== TO DO ==
Report the number of lines containing "handed", with no other words.

Rows from an object dataset
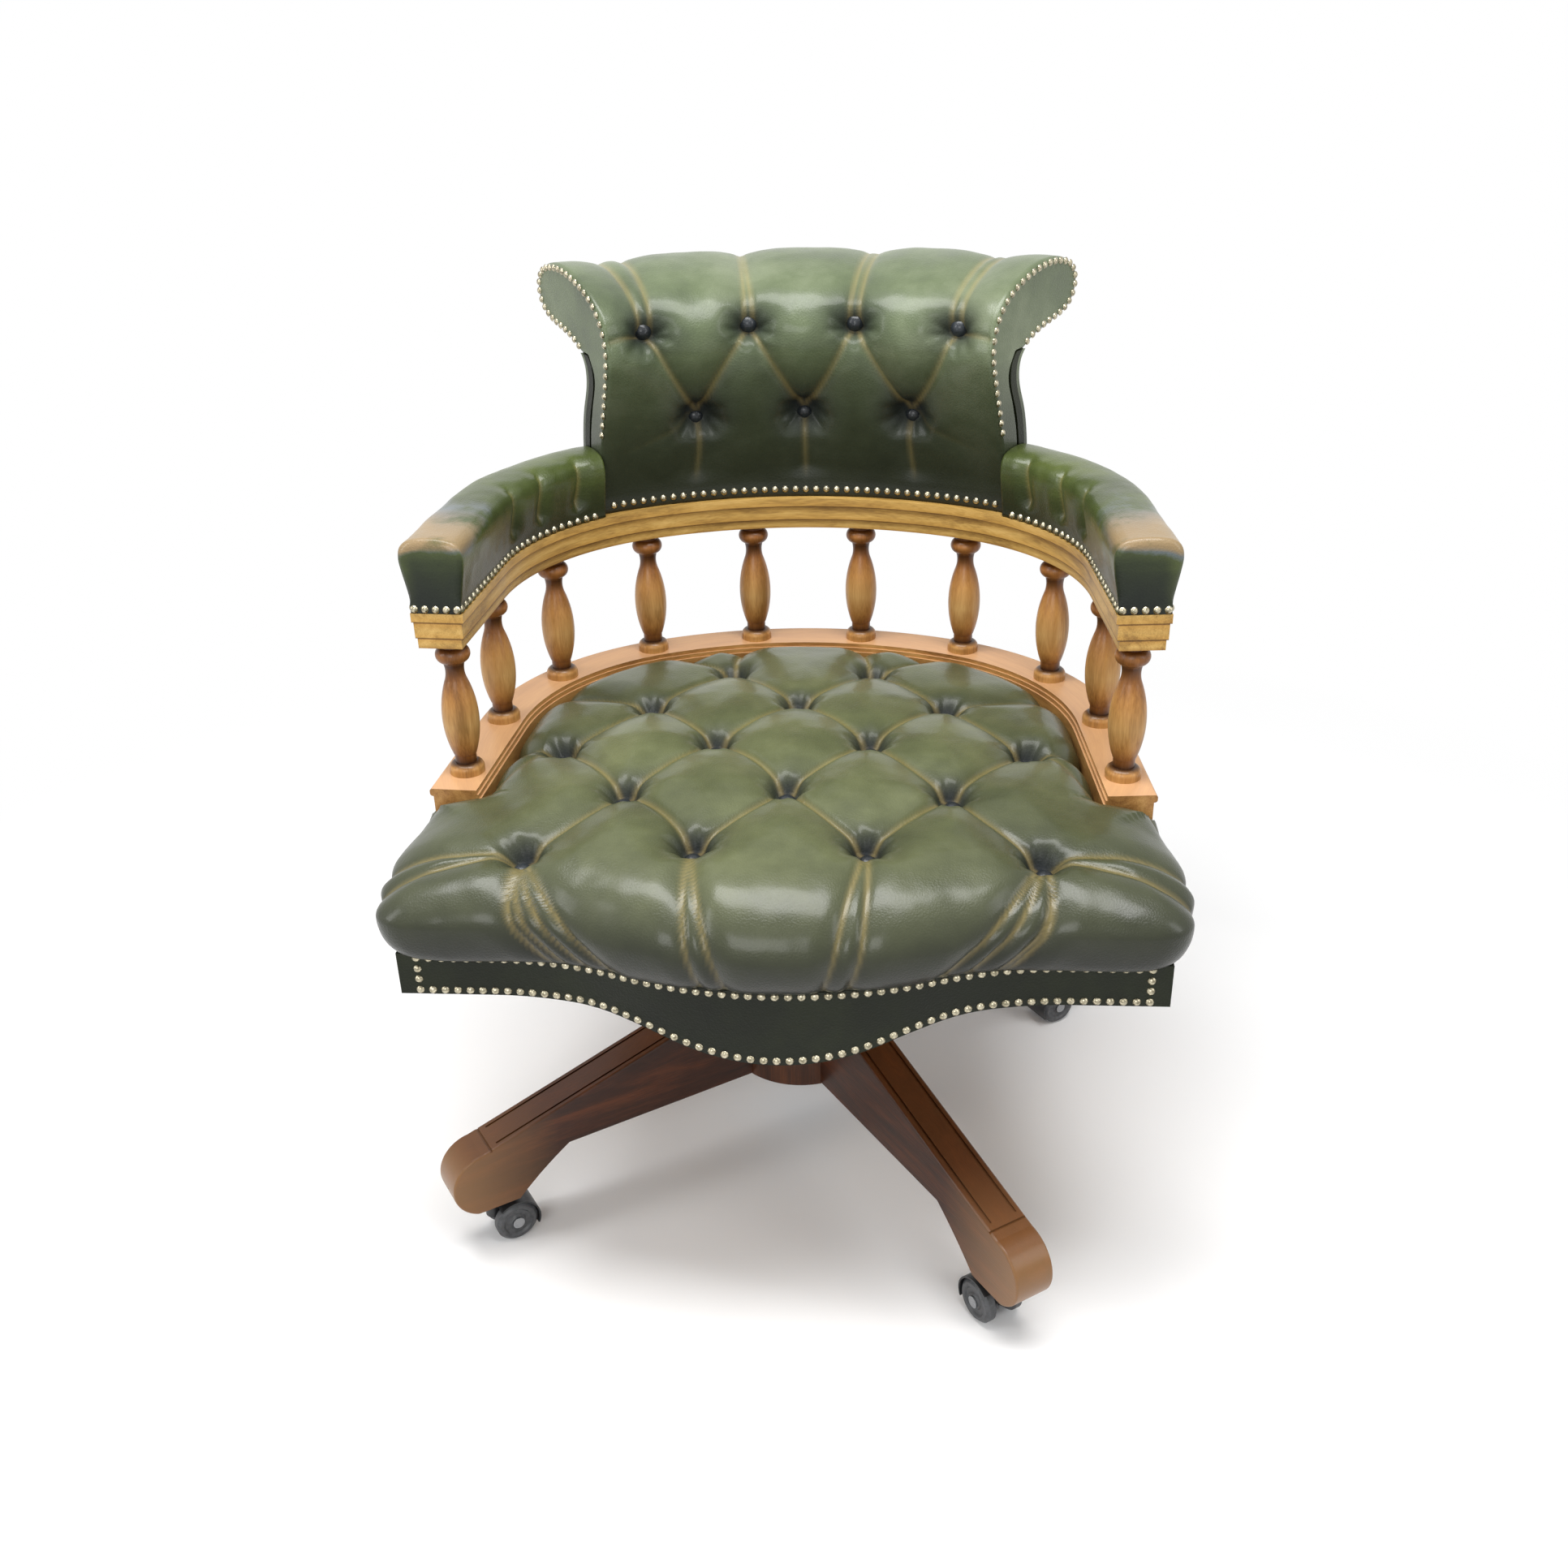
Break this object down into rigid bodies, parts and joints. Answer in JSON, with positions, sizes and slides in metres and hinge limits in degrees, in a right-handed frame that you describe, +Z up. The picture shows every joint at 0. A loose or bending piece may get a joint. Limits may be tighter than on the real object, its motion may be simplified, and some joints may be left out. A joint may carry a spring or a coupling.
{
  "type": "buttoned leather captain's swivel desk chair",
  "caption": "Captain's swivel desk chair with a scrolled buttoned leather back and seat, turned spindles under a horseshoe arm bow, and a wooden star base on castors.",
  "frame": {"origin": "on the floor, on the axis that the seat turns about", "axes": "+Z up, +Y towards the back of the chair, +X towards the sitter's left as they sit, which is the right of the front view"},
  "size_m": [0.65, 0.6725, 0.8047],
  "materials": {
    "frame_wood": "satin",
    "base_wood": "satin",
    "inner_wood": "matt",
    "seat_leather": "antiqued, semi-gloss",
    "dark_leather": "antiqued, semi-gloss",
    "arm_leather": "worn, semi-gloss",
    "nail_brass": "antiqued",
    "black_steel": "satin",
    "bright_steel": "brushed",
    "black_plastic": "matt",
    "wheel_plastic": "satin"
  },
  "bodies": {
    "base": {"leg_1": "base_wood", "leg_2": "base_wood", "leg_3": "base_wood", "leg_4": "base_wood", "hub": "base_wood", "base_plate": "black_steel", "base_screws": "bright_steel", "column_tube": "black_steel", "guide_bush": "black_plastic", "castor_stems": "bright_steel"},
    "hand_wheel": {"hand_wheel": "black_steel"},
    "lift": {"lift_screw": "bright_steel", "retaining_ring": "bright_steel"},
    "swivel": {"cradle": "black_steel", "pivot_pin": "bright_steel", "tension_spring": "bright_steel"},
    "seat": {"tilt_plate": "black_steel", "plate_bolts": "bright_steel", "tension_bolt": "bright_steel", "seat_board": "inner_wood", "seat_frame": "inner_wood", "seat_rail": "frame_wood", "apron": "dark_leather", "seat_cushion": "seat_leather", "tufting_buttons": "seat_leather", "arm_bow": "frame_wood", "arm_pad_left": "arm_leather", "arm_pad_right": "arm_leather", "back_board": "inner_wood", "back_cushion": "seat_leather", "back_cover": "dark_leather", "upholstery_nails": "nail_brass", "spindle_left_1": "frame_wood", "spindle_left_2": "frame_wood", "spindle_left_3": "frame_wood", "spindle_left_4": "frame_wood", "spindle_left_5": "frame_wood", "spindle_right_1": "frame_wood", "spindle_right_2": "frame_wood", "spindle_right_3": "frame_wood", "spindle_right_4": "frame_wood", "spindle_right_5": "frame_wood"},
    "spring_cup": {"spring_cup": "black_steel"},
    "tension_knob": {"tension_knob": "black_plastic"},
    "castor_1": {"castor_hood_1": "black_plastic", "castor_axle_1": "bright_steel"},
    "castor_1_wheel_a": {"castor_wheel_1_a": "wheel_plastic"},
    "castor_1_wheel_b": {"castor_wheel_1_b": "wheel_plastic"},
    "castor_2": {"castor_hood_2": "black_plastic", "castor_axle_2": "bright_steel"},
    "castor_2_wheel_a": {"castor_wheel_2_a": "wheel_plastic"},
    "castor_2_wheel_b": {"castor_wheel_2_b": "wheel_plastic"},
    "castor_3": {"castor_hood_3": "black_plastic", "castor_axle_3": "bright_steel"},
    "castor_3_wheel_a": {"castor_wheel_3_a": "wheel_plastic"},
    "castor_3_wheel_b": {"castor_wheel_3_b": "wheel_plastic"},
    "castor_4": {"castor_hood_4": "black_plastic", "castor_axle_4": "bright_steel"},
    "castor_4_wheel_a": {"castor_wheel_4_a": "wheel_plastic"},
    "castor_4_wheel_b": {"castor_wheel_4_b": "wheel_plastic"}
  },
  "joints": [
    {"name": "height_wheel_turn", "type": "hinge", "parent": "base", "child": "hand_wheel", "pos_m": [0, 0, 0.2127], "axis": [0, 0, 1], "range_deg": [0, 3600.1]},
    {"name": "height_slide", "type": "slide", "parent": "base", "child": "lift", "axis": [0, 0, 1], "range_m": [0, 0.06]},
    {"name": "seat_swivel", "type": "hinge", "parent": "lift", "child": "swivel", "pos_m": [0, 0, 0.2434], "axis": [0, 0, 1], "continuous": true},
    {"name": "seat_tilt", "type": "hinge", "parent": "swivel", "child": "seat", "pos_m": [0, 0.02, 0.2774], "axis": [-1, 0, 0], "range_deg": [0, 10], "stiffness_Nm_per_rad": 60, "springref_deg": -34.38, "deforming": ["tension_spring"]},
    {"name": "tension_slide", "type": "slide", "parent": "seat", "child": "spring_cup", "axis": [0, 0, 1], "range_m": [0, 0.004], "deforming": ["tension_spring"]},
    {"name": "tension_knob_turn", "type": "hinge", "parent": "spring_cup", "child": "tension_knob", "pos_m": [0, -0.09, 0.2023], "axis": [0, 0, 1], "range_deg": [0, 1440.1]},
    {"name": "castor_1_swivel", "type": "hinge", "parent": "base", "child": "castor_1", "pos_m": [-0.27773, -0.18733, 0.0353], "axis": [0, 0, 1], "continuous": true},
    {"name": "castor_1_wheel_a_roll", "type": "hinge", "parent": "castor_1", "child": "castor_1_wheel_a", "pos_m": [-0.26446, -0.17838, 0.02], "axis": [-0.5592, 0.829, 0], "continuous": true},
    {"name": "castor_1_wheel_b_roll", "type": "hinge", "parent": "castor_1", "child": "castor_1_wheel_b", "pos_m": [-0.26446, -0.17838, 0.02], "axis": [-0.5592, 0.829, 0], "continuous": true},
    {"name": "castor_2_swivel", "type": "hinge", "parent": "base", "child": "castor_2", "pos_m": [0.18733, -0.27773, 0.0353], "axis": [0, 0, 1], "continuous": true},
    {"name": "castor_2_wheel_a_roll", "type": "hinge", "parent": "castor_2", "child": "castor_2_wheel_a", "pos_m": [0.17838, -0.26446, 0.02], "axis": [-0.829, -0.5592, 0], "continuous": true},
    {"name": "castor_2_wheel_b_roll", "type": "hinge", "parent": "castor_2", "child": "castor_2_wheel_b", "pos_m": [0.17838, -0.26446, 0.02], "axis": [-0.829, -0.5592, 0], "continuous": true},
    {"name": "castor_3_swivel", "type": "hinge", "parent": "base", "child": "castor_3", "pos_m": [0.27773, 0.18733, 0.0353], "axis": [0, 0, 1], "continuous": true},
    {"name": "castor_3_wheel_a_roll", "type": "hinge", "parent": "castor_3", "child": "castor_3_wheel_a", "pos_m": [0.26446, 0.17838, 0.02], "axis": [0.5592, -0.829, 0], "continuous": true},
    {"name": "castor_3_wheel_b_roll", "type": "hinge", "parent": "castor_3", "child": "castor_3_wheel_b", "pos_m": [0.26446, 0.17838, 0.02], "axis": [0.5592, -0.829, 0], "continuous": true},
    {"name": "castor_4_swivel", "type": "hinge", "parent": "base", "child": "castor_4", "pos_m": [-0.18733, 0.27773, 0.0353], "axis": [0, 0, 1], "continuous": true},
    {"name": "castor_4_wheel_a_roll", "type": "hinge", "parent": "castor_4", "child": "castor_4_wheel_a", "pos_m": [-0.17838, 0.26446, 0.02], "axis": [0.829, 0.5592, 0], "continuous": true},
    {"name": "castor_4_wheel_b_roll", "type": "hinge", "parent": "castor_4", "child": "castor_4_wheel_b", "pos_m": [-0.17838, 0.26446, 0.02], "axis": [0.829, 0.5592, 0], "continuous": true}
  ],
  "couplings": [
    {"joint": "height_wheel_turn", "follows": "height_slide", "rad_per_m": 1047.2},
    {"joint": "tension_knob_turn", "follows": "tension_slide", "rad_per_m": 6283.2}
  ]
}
* * *
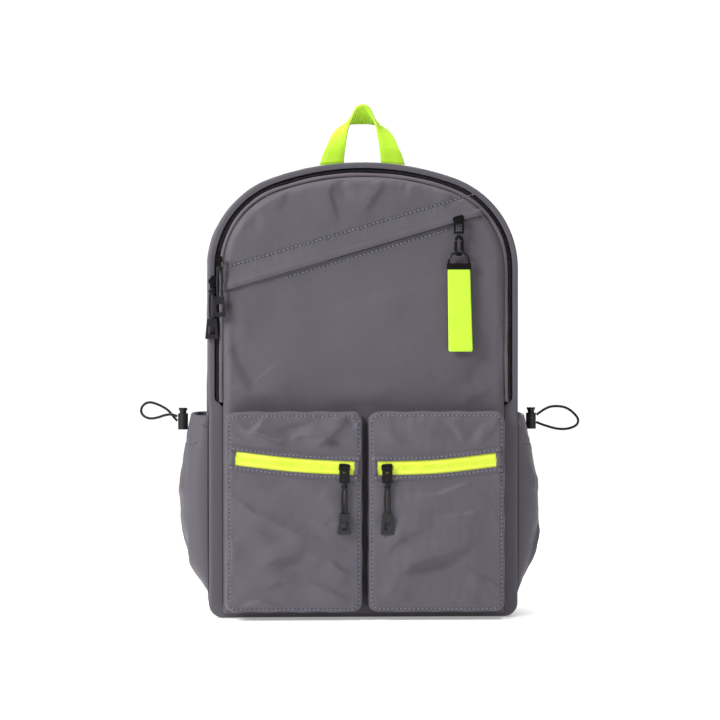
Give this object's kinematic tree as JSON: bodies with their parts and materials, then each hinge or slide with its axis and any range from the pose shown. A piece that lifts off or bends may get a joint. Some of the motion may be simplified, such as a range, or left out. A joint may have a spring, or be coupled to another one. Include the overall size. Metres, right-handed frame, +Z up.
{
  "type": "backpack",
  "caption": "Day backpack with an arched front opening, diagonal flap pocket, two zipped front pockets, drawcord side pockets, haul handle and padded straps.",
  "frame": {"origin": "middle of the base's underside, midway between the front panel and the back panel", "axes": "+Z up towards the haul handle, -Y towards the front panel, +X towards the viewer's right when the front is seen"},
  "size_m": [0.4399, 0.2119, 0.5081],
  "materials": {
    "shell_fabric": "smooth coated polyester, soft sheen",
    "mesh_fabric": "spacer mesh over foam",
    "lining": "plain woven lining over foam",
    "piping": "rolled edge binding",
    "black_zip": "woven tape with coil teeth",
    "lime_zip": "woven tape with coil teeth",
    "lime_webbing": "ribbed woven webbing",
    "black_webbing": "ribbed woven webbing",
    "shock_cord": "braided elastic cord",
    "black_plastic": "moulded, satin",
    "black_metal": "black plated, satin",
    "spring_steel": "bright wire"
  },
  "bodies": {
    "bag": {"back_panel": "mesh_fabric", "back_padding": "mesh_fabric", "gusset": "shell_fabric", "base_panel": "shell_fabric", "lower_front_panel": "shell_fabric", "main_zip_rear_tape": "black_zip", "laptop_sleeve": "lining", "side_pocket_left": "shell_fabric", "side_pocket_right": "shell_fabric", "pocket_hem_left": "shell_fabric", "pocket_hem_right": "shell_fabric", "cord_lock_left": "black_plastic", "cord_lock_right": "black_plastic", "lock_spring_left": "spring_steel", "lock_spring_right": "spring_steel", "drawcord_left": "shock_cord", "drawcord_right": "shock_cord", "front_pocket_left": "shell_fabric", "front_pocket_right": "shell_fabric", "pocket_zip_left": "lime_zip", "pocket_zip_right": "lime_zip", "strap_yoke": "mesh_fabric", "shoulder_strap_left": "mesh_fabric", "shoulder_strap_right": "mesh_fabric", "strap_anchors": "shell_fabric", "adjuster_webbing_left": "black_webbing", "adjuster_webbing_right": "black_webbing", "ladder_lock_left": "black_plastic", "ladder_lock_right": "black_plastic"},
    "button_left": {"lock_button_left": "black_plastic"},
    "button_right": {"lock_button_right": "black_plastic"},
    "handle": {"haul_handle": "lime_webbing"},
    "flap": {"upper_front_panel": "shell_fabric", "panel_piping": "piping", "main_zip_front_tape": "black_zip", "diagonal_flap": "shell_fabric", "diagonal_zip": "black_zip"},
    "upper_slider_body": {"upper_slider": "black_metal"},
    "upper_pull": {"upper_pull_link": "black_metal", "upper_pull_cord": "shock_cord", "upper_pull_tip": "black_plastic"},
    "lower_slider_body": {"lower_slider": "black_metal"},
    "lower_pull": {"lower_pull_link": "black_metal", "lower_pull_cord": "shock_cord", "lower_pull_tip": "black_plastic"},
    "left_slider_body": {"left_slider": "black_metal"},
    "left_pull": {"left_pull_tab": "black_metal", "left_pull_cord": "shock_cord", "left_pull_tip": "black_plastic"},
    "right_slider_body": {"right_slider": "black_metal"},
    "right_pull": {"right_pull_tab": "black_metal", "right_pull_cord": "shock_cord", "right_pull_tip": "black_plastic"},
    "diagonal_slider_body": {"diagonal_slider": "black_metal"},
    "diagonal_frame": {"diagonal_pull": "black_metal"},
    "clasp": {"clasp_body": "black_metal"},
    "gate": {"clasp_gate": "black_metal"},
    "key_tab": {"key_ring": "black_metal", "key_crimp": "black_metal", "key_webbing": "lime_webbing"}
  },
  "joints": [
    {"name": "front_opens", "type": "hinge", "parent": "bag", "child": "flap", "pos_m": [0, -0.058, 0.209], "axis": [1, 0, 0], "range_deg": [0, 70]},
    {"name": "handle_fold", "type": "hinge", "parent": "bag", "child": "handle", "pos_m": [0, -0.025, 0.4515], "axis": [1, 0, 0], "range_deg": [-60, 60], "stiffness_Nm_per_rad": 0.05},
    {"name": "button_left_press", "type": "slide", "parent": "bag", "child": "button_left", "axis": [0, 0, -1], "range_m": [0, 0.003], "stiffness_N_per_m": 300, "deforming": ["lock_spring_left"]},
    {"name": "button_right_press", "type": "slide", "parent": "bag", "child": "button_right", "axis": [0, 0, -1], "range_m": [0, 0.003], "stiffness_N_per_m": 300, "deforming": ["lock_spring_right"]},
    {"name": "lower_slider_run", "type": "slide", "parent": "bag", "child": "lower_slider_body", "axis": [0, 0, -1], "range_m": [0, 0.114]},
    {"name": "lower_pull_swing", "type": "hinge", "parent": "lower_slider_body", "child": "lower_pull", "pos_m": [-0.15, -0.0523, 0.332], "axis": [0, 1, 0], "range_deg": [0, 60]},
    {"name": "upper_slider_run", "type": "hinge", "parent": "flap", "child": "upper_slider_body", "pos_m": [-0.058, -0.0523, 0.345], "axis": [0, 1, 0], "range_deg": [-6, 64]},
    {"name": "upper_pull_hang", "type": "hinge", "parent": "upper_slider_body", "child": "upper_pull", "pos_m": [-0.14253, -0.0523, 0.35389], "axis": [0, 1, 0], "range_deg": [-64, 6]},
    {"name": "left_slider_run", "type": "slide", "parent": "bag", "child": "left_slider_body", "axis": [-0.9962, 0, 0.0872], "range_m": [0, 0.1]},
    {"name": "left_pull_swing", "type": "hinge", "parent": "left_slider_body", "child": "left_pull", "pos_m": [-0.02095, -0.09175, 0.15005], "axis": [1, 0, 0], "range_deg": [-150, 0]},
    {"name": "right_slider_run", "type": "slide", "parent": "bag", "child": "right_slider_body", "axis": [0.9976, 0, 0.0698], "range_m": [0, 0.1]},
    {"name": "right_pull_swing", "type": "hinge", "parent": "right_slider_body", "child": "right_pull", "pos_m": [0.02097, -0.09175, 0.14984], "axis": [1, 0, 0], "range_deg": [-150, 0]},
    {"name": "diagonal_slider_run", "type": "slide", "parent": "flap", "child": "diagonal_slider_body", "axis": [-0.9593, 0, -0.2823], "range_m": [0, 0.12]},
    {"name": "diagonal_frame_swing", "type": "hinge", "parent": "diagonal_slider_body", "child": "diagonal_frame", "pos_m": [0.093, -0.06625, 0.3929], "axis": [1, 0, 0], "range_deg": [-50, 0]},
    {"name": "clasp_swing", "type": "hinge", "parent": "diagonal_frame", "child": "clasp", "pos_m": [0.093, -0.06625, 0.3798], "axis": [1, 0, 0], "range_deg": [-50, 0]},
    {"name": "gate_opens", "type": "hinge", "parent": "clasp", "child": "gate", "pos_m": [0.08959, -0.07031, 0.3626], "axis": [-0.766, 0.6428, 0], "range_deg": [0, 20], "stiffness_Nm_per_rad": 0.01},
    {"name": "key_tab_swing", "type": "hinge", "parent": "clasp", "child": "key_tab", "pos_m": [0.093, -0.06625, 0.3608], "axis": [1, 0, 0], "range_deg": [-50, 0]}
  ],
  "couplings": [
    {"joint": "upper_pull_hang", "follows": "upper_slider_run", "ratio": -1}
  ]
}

== WRITTEN ANSWER ==
2